__Task goal__. Consider the listing below. Extract exactly the lines from the line containing "# Corners of" to the line containing "in imported if", both included.

__Dataset records__.
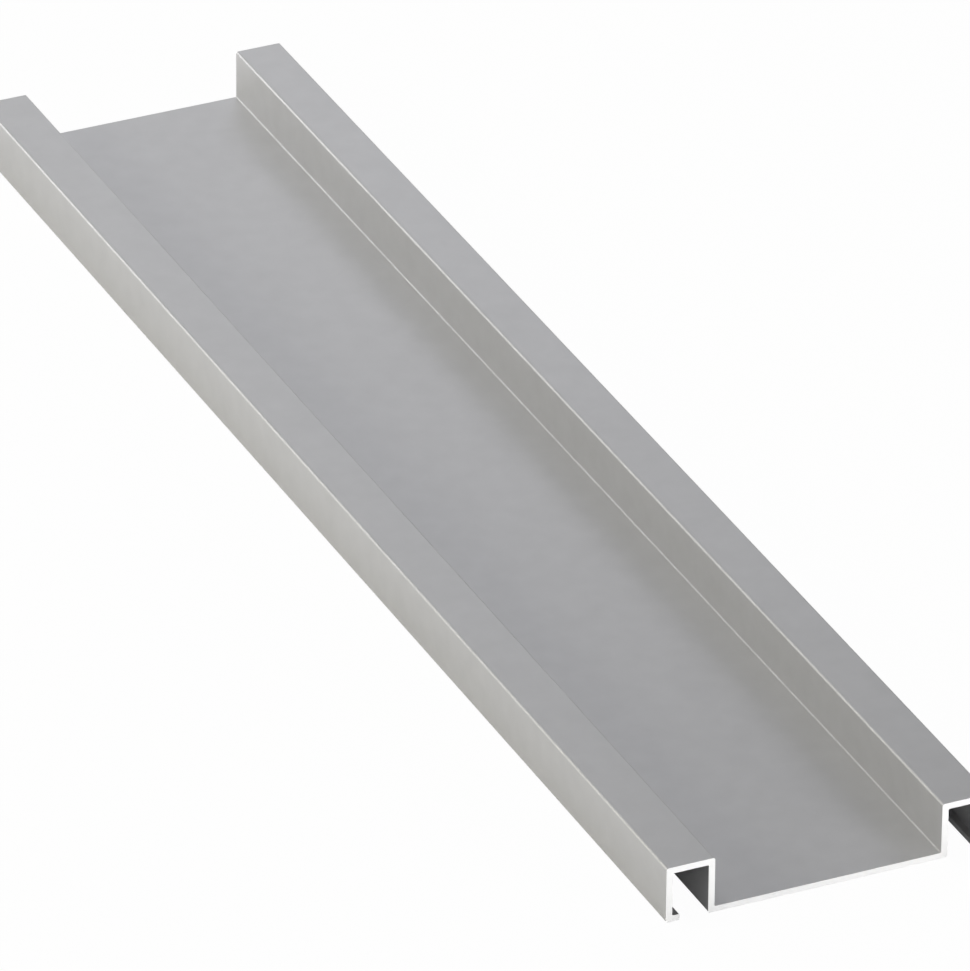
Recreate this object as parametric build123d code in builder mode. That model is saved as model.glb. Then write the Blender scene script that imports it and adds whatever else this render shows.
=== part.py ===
"""Aluminium tile trim: a length of extruded section with a flat bay between two edge channels.

The section is drawn in the XZ plane and runs along Y. The origin is at the middle of the
length, on the centre line of the underside, so the trim stands on Z = 0.
"""

from build123d import *
import os

# Driving dimensions, in millimetres
length = 280.0
height = 10.0  # from the underside to the top of the flanges
bay_width = 40.0  # clear width between the two inner walls
flange_width = 8.5  # from the bay to the outside of the trim
web_thickness = 1.0  # floor of the bay
wall_thickness = 1.1  # inner walls, flanges and outer walls
lip_thickness = 1.1
lip_reach = 1.3  # how far a lip stands in from the inside of its outer wall
outer_edge_radius = 0.45  # corners on the outside of the section
bay_corner_radius = 0.25  # where the floor of the bay meets its walls
channel_corner_radius = 0.25  # corners inside the channels
lip_edge_radius = 0.2  # free corners of the lips

# Faces of the right-hand channel, as distances from the centre line and from the underside
bay_side = bay_width / 2
outside = bay_side + flange_width
channel_inner_side = bay_side + wall_thickness
channel_outer_side = outside - wall_thickness
channel_roof = height - wall_thickness
lip_tip = channel_outer_side - lip_reach

# Corners of the right half of the section with their radii, from the floor of the bay round
# the channel to the underside
corners = [
    ((bay_side, web_thickness), bay_corner_radius),
    ((bay_side, height), outer_edge_radius),
    ((outside, height), outer_edge_radius),
    ((outside, 0), outer_edge_radius),
    ((lip_tip, 0), lip_edge_radius),
    ((lip_tip, lip_thickness), lip_edge_radius),
    ((channel_outer_side, lip_thickness), channel_corner_radius),
    ((channel_outer_side, channel_roof), channel_corner_radius),
    ((channel_inner_side, channel_roof), channel_corner_radius),
    ((channel_inner_side, 0), outer_edge_radius),
]
floor_middle = (0, web_thickness)
underside_middle = (0, 0)

with BuildPart() as trim_profile:
    with BuildSketch(Plane.XZ) as section:
        with BuildLine() as outline:
            FilletPolyline(
                floor_middle,
                *[point for point, radius in corners],
                underside_middle,
                radius=[radius for point, radius in corners],
            )
            mirror(about=Plane.YZ)
        make_face()
    extrude(amount=length / 2, both=True)

os.makedirs("parts", exist_ok=True)
trim_profile.part.label = "trim_profile"
export_step(trim_profile.part, "parts/trim_profile.step")
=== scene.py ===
"""Looks of the aluminium tile trim: satin anodising, bare sawn ends, pale floor, soft studio light."""

import math

import bpy
from mathutils import Matrix, Vector


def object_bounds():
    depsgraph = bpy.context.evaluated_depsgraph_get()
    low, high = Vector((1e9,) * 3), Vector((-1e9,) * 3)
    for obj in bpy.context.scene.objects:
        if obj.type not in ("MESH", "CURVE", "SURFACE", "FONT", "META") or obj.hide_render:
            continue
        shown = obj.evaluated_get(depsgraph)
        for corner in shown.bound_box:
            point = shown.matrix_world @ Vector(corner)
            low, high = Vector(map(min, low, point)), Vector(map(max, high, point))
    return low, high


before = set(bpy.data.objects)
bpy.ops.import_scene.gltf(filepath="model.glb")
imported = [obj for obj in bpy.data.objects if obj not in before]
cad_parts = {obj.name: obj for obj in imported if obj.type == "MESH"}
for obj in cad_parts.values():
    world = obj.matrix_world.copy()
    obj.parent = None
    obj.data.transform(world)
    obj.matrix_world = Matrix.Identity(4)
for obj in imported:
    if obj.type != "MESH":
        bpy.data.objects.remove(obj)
cad_low, cad_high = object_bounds()
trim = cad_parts["trim_profile"]

MM = 0.001
WHITE = (1, 1, 1, 1)

# Camera: a long lens, from the near left and above
camera_azimuth = math.radians(-24.876)
camera_elevation = math.radians(29.745)
camera_roll = math.radians(0.547)
camera_distance = 2.1181
camera_lens = 469.1  # focal length, in millimetres
camera_sensor = 36  # width, in millimetres
aim_right = 3.846 * MM  # where the picture's middle lies from the origin
aim_up = -0.203 * MM

# Anodised finish
satin_colour = (0.58, 0.58, 0.585, 1)
satin_metallic = 0.7  # the oxide scatters the rest of the light
satin_roughness = 0.44
grain_size = 0.22 * MM
grain_depth = 0.002 * MM
line_width = 0.5 * MM  # marks of the extrusion die, which run along Y
line_length = 120 * MM
line_depth = 0.0015 * MM
cloud_size = 4 * MM
cloud_contrast = 0.05  # share of the colour by which the finish is lighter or darker

# Sawn ends
bare_colour = (0.97, 0.97, 0.97, 1)
bare_metallic = 0.5  # torn metal scatters the rest of the light
bare_roughness = 0.5
saw_mark_pitch = 0.45 * MM
saw_mark_depth = 0.004 * MM
saw_blade_radius = 150 * MM
feed_wander_size = 4 * saw_mark_pitch  # stretch over which the marks crowd or spread
end_facing = 0.7  # share of Y in the normal, past which a face is a sawn end

# Floor and room
floor_size = 20
floor_gap = 0.02 * MM  # keeps the floor clear of the underside
floor_paint = (0.85, 0.85, 0.85, 1)
floor_white = 0.975  # share of plain white in the floor as it is seen
shade_reach = 18 * MM  # round the trim, over which mirrored floor turns from shaded paint to white
room_strength = 0.2
horizon_top = 0.14  # height of the white horizon, as the sine of its elevation
lamp_distance = 0.8
lamp_width = 0.32
lamp_height = 0.24
warm = (1, 0.96, 0.81)
cool = (0.87, 0.89, 1)


def direction(azimuth, elevation):
    """Unit vector from the object towards a camera or a light; azimuth 0 is at -Y, 90 at +X."""
    return Vector((
        math.sin(azimuth) * math.cos(elevation),
        -math.cos(azimuth) * math.cos(elevation),
        math.sin(elevation),
    ))


def make_camera():
    back = direction(camera_azimuth, camera_elevation)
    level_right = Vector((math.cos(camera_azimuth), math.sin(camera_azimuth), 0))
    level_up = back.cross(level_right)
    right = math.cos(camera_roll) * level_right + math.sin(camera_roll) * level_up
    up = back.cross(right)
    place = aim_right * right + aim_up * up + camera_distance * back
    data = bpy.data.cameras.new("camera")
    data.lens = camera_lens
    data.sensor_width = camera_sensor
    camera = bpy.data.objects.new("camera", data)
    turn = Matrix((right, up, back)).transposed().to_4x4()
    camera.matrix_world = Matrix.Translation(place) @ turn
    bpy.context.scene.collection.objects.link(camera)
    bpy.context.scene.camera = camera


def node(tree, kind, label=None, **inputs):
    """Adds a shader node; inputs are constants, or the sockets that feed it."""
    made = tree.nodes.new(kind)
    if label:
        made.label = label
    for name, value in inputs.items():
        socket = made.inputs[name.replace("_", " ")]
        if isinstance(value, bpy.types.NodeSocket):
            tree.links.new(value, socket)
        else:
            socket.default_value = value
    return made


def math_node(tree, operation, first, second=0.0, third=0.0, clamp=False):
    """Adds a calculation on constants or sockets, and gives the socket of its result."""
    made = tree.nodes.new("ShaderNodeMath")
    made.operation = operation
    made.use_clamp = clamp
    for socket, value in zip(made.inputs, (first, second, third)):
        if isinstance(value, bpy.types.NodeSocket):
            tree.links.new(value, socket)
        else:
            socket.default_value = value
    return made.outputs[0]


def hypotenuse(tree, first, second):
    squares = [math_node(tree, "POWER", side, 2) for side in (first, second)]
    return math_node(tree, "SQRT", math_node(tree, "ADD", *squares))


def mix_shaders(tree, share, first, second):
    """Shows the first shader where the share is 0 and the second where it is 1."""
    made = node(tree, "ShaderNodeMixShader", Fac=share)
    tree.links.new(first.outputs[0], made.inputs[1])
    tree.links.new(second.outputs[0], made.inputs[2])
    return made


def noise(tree, size, place, label, **inputs):
    """Adds noise whose patches are about the given size, and gives its height, 0 to 1."""
    return node(tree, "ShaderNodeTexNoise", label, Vector=place, Scale=1 / size, **inputs).outputs["Fac"]


def new_material(name):
    material = bpy.data.materials.new(name)
    material.use_nodes = True
    material.node_tree.nodes.clear()
    return material, material.node_tree


def satin_finish(tree, place):
    """Anodised skin: fine etched grain over faint die lines, a little cloudy."""
    cloud = noise(tree, cloud_size, place, "clouds", Detail=3.0)
    tint = math_node(tree, "MULTIPLY_ADD", cloud, 2 * cloud_contrast, 1 - cloud_contrast)
    colour = node(tree, "ShaderNodeMixRGB", "cloudy colour", Fac=1.0, Color1=satin_colour)
    colour.blend_type = "MULTIPLY"
    tree.links.new(tint, colour.inputs["Color2"])
    drawn_out = (1, line_width / line_length, 1)
    stretch = node(tree, "ShaderNodeMapping", "along Y", Vector=place, Scale=drawn_out)
    lines = noise(tree, line_width, stretch.outputs[0], "die lines", Detail=2.0)
    grain = noise(tree, grain_size, place, "grain", Detail=2.0)
    lined = node(tree, "ShaderNodeBump", "die lines", Height=lines, Distance=line_depth)
    grained = node(
        tree, "ShaderNodeBump", "grain", Height=grain, Distance=grain_depth, Normal=lined.outputs[0]
    )
    return node(
        tree,
        "ShaderNodeBsdfPrincipled",
        "satin",
        Base_Color=colour.outputs[0],
        Metallic=satin_metallic,
        Roughness=satin_roughness,
        Normal=grained.outputs[0],
    )


def sawn_finish(tree, place):
    """Bare metal of the ends, with the long arcs that a saw blade leaves."""
    axes = node(tree, "ShaderNodeSeparateXYZ", Vector=place)
    rise = math_node(tree, "ADD", axes.outputs["Z"], saw_blade_radius)
    radius = hypotenuse(tree, axes.outputs["X"], rise)
    wander = noise(tree, feed_wander_size, place, "uneven feed")
    radius = math_node(tree, "MULTIPLY_ADD", wander, saw_mark_pitch, radius)
    turns = math_node(tree, "MULTIPLY", radius, 2 * math.pi / saw_mark_pitch)
    marks = math_node(tree, "SINE", turns)
    bump = node(tree, "ShaderNodeBump", "saw marks", Height=marks, Distance=saw_mark_depth)
    return node(
        tree,
        "ShaderNodeBsdfPrincipled",
        "sawn",
        Base_Color=bare_colour,
        Metallic=bare_metallic,
        Roughness=bare_roughness,
        Normal=bump.outputs[0],
    )


def anodised_aluminium():
    """Satin skin on the drawn faces, and bare metal on the two sawn ends."""
    material, tree = new_material("satin_anodised_aluminium")
    place = tree.nodes.new("ShaderNodeTexCoord")
    normal = node(tree, "ShaderNodeSeparateXYZ", Vector=place.outputs["Normal"])
    facing_end = math_node(tree, "ABSOLUTE", normal.outputs["Y"])
    on_end = math_node(tree, "GREATER_THAN", facing_end, end_facing)
    satin = satin_finish(tree, place.outputs["Object"])
    sawn = sawn_finish(tree, place.outputs["Object"])
    surface = mix_shaders(tree, on_end, satin, sawn)
    node(tree, "ShaderNodeOutputMaterial", Surface=surface.outputs[0])
    return material


def softbox(name, azimuth, elevation, power, colour=(1, 1, 1)):
    """Adds a lamp that faces the trim; the angles are in degrees and the power in watts."""
    data = bpy.data.lights.new(name, "AREA")
    data.shape = "RECTANGLE"
    data.size = lamp_width
    data.size_y = lamp_height
    data.energy = power
    data.color = colour
    light = bpy.data.objects.new(name, data)
    towards = direction(math.radians(azimuth), math.radians(elevation))
    light.location = towards * lamp_distance
    light.rotation_euler = towards.to_track_quat("Z", "Y").to_euler()
    light.visible_camera = False
    bpy.context.scene.collection.objects.link(light)


def light_trim():
    """Warm light on the left side, a lamp on the near end and weaker lamps behind."""
    softbox("left_high", 270, 30, 1.36, warm)
    softbox("left_low", 250, 12, 0.92, warm)
    softbox("front", 25, 10, 2.9)
    softbox("top", 240, 75, 1.4)
    softbox("back_low", 205, 12, 0.49)
    softbox("back_left", 205, 21, 0.53)
    softbox("back_high", 180, 30, 0.18)
    softbox("back_right", 155, 30, 0.17, cool)
    softbox("back_right_low", 155, 21, 0.18)


def clear_of_trim(tree):
    """0 on the floor under the trim, rising to 1 at shade_reach from its sides and ends."""
    place = node(tree, "ShaderNodeNewGeometry").outputs["Position"]
    axes = node(tree, "ShaderNodeSeparateXYZ", Vector=place)
    gaps = []
    for axis, half in (("X", cad_high.x), ("Y", cad_high.y)):
        beyond = math_node(tree, "SUBTRACT", math_node(tree, "ABSOLUTE", axes.outputs[axis]), half)
        gaps.append(math_node(tree, "MAXIMUM", beyond, 0.0))
    return math_node(tree, "DIVIDE", hypotenuse(tree, *gaps), shade_reach, clamp=True)


def make_floor():
    """A pale painted floor, nearly plain white to the camera and, away from the trim, in mirrors."""
    material, tree = new_material("pale_floor")
    rays = node(tree, "ShaderNodeLightPath").outputs
    mirrored = math_node(tree, "MAXIMUM", rays["Is Glossy Ray"], rays["Is Transmission Ray"])
    mirrored = math_node(tree, "MULTIPLY", mirrored, clear_of_trim(tree))
    seen = math_node(tree, "MAXIMUM", rays["Is Camera Ray"], mirrored)
    share = math_node(tree, "MULTIPLY", seen, floor_white)
    paint = node(tree, "ShaderNodeBsdfDiffuse", Color=floor_paint)
    white = node(tree, "ShaderNodeEmission", Color=WHITE, Strength=1.0)
    surface = mix_shaders(tree, share, paint, white)
    node(tree, "ShaderNodeOutputMaterial", Surface=surface.outputs[0])
    bpy.ops.mesh.primitive_plane_add(size=floor_size, location=(0, 0, cad_low.z - floor_gap))
    floor = bpy.context.object
    floor.name = "floor"
    floor.data.materials.append(material)


def make_world():
    """A dim room with a white horizon, which backs the trim in level views."""
    world = bpy.data.worlds.new("studio")
    world.use_nodes = True
    tree = world.node_tree
    tree.nodes.clear()
    towards = node(tree, "ShaderNodeTexCoord").outputs["Generated"]
    height = node(tree, "ShaderNodeSeparateXYZ", Vector=towards).outputs["Z"]
    above = node(
        tree,
        "ShaderNodeMapRange",
        "above the horizon",
        Value=height,
        From_Min=horizon_top / 2,
        From_Max=horizon_top,
    )
    white = node(tree, "ShaderNodeBackground", "horizon", Color=WHITE, Strength=1.0)
    room = node(tree, "ShaderNodeBackground", "room", Color=WHITE, Strength=room_strength)
    surface = mix_shaders(tree, above.outputs[0], white, room)
    node(tree, "ShaderNodeOutputWorld", Surface=surface.outputs[0])
    bpy.context.scene.world = world


trim.data.materials.clear()
trim.data.materials.append(anodised_aluminium())
make_camera()
make_floor()
make_world()
light_trim()
bpy.context.scene.view_settings.view_transform = "Standard"
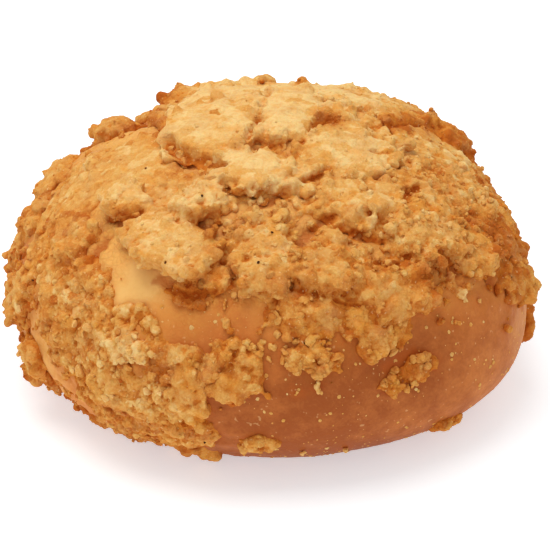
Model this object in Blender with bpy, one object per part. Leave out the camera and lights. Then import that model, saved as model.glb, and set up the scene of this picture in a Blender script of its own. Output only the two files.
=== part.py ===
"""A soboro bun: a round sweet bun whose dome carries a baked-on crust of streusel plates, clumps and crumbs.

The bun stands on its flat base at Z = 0, with the origin under the middle of its belly. The front, where the
crust's ledge and the bare bread show best, faces -Y. Lengths are in millimetres until to_metres().
A place on the bread is given by its azimuth (0 is +X, -90 the front) and its rise above the belly's plane,
in degrees.
"""

import math
import random

import bmesh
import bpy
from mathutils import Matrix, Vector, noise

# The bread under the crust, mm
BREAD_HALF_WIDTH = 55.0
BREAD_HALF_DEPTH = 54.5
BREAD_HEIGHT = 54.5
BELLY_HEIGHT = 19.0  # where the bread is widest, and where directions are measured from
DOME_POWER = 2.05  # 2 is an ellipse, more is boxier
FOOT_POWER = 2.15
FOOT_DROP = 26.6  # how far below the belly the foot would close, had the tray not made it flat
CROWN_LEAN = 3.0  # the crown sits this far to +X of the base's middle
UNEVEN = 0.9  # slow waves over the whole skin
BREAD_CUTS = 11  # across each face of the cube that the bread starts from

# Swells and hollows of the bread: azimuth, rise, spread in degrees, height in mm
SWELLS = {
    "front_right_belly": (-28, -8, 30, 2.6),
    "right_side": (12, 13, 24, -2.4),
    "back_right_shoulder": (50, 30, 14, 0.9),
    "front_left_belly": (-116, -15, 26, -1.5),
    "left_belly": (-165, -8, 22, -1.2),
    "crease_over_low_clump": (-58, 9, 7, -1.5),
    "pale_bulge": (-122, 21, 10, 1.0),
    "skyline_notch": (143, 33, 10, -1.8),
}

# Bare places inside the crusted part: azimuth, rise, spread in degrees
BARE = {
    "skyline_notch": (143, 34, 9),
    "pale_bulge": (-123, 23, 8),
    "upper_left": (178, 46, 9),
    "under_front_clumps": (-100, 19, 7),
}

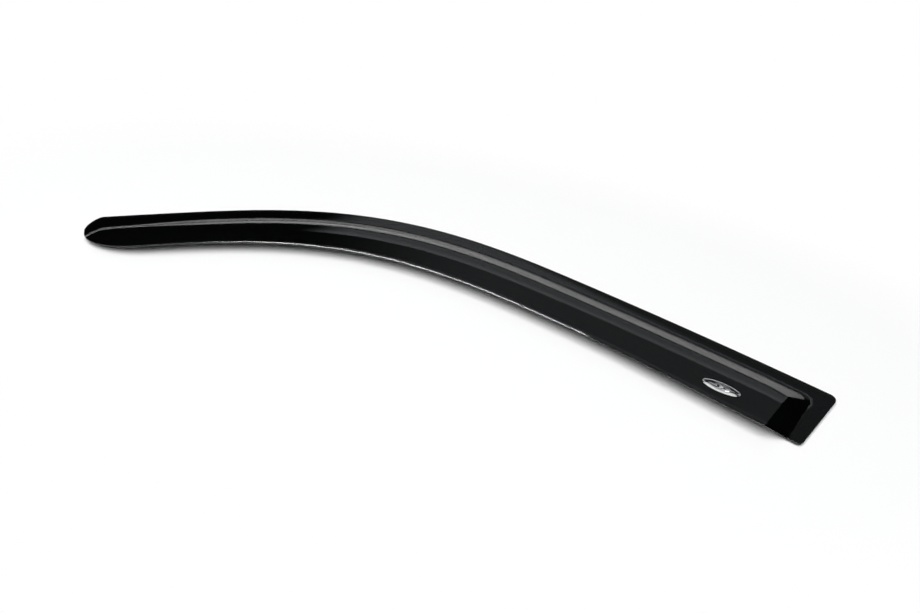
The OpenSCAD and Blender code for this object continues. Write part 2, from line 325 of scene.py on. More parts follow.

__Answer in full__.
# Corners of the right half of the section with their radii, from the floor of the bay round
# the channel to the underside
corners = [
    ((bay_side, web_thickness), bay_corner_radius),
    ((bay_side, height), outer_edge_radius),
    ((outside, height), outer_edge_radius),
    ((outside, 0), outer_edge_radius),
    ((lip_tip, 0), lip_edge_radius),
    ((lip_tip, lip_thickness), lip_edge_radius),
    ((channel_outer_side, lip_thickness), channel_corner_radius),
    ((channel_outer_side, channel_roof), channel_corner_radius),
    ((channel_inner_side, channel_roof), channel_corner_radius),
    ((channel_inner_side, 0), outer_edge_radius),
]
floor_middle = (0, web_thickness)
underside_middle = (0, 0)

with BuildPart() as trim_profile:
    with BuildSketch(Plane.XZ) as section:
        with BuildLine() as outline:
            FilletPolyline(
                floor_middle,
                *[point for point, radius in corners],
                underside_middle,
                radius=[radius for point, radius in corners],
            )
            mirror(about=Plane.YZ)
        make_face()
    extrude(amount=length / 2, both=True)

os.makedirs("parts", exist_ok=True)
trim_profile.part.label = "trim_profile"
export_step(trim_profile.part, "parts/trim_profile.step")
=== scene.py ===
"""Looks of the aluminium tile trim: satin anodising, bare sawn ends, pale floor, soft studio light."""

import math

import bpy
from mathutils import Matrix, Vector


def object_bounds():
    depsgraph = bpy.context.evaluated_depsgraph_get()
    low, high = Vector((1e9,) * 3), Vector((-1e9,) * 3)
    for obj in bpy.context.scene.objects:
        if obj.type not in ("MESH", "CURVE", "SURFACE", "FONT", "META") or obj.hide_render:
            continue
        shown = obj.evaluated_get(depsgraph)
        for corner in shown.bound_box:
            point = shown.matrix_world @ Vector(corner)
            low, high = Vector(map(min, low, point)), Vector(map(max, high, point))
    return low, high


before = set(bpy.data.objects)
bpy.ops.import_scene.gltf(filepath="model.glb")
imported = [obj for obj in bpy.data.objects if obj not in before]
cad_parts = {obj.name: obj for obj in imported if obj.type == "MESH"}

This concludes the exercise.